Позже стало известно, с какой лихорадочной поспешностью готовился враг к предстоящей летней камлании. Внимание главарей третьего рейха тоже было приковано к извилинам линии фронта. В этих выступах гитлеровские генштабисты видели трамплин для осуществления реванша за свои зимние поражения. Стрелы на картах, устремленные с севера и юга, обещали заманчивую перспективу: советские войска, расположенные внутри Курской дуги, окружены и уничтожены, линия фронта выпрямлена, высвобождены силы и средства для дальнейшего наступления. А главное-де, было бы покончено с угрозой нового удара русских с выдвинутого далеко на запад Курского выступа.

Правда, у подручных Гитлера сначала не было единого мнения. Штаб ОКВ верховного главнокомандования вооруженных сил Германии, возглавляемый Йодлем, одно время считал, что после Сталинграда вряд ли удастся добиться решающих стратегических успехов на Востоке. Поэтому предлагалось основные усилия перенести на Средиземноморский театр, чтобы продемонстрировать несокрушимость обороны Западной Европы и создать предпосылки для примирения с западными державами. Это мнение разделял и штаб германского военно-морского руководства. А компаньон Гитлера по "оси" Муссолини, испуганный разгромом своей 8-й армии, предлагал даже заключить временное перемирие с Советским Союзом.

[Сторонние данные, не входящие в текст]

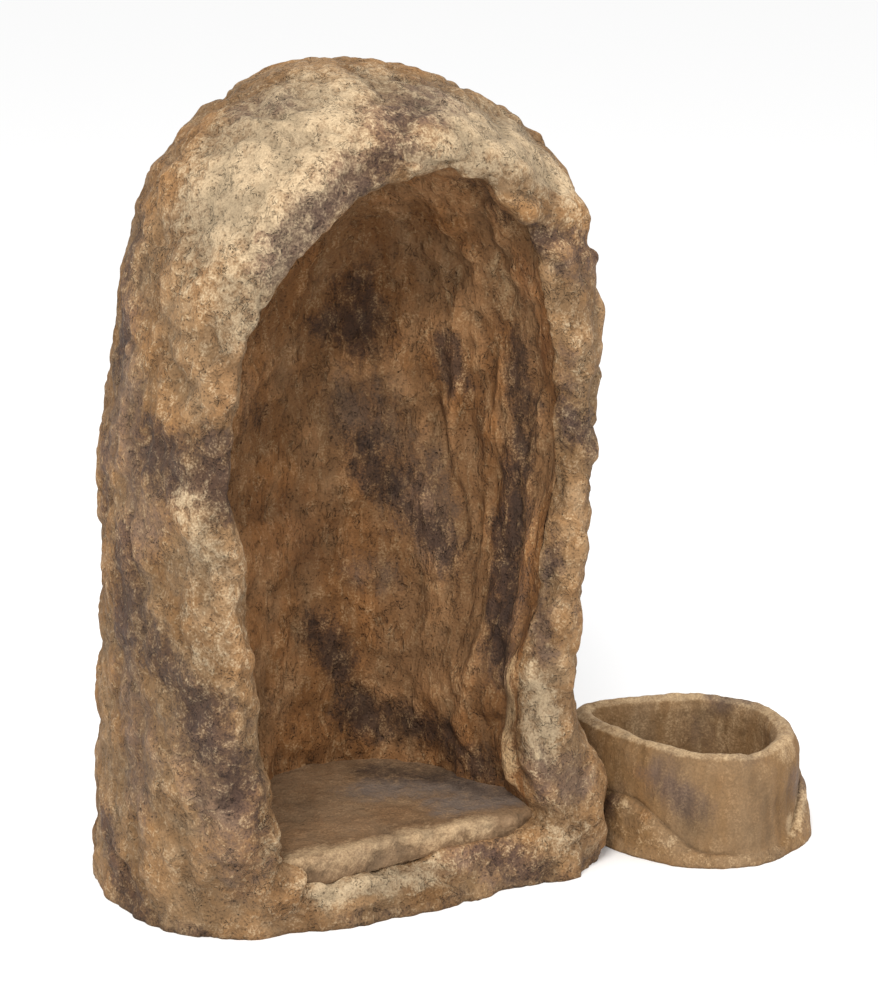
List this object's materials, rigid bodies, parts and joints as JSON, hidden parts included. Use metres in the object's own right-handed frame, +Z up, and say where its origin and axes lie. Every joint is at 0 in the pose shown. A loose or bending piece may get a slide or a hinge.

Штаб главного командования сухопутных войск (ОКХ) во главе с Цейтцлером, руководивший боевыми действиями на Востоке, полагал, что прежде всего необходимо подорвать наступательную мощь Красной Армии и только после этого переносить центр тяжести борьбы на Запад. О конкретных методах достижения этой цели у фашистских специалистов по восточным делам тоже не было единого мнения. Некоторые генералы и фельдмаршалы склонялись к тому, что следует вести маневренные операции в рамках стратегической обороны, а в дальнейшем, когда наступит благоприятный момент, перейти в контрнаступление, чтобы предельно ослабить советские войска, а быть может, и захватить стратегическую инициативу. Главное, полагали они, - не удерживать территорию, а наносить как можно более ощутимый урон противнику.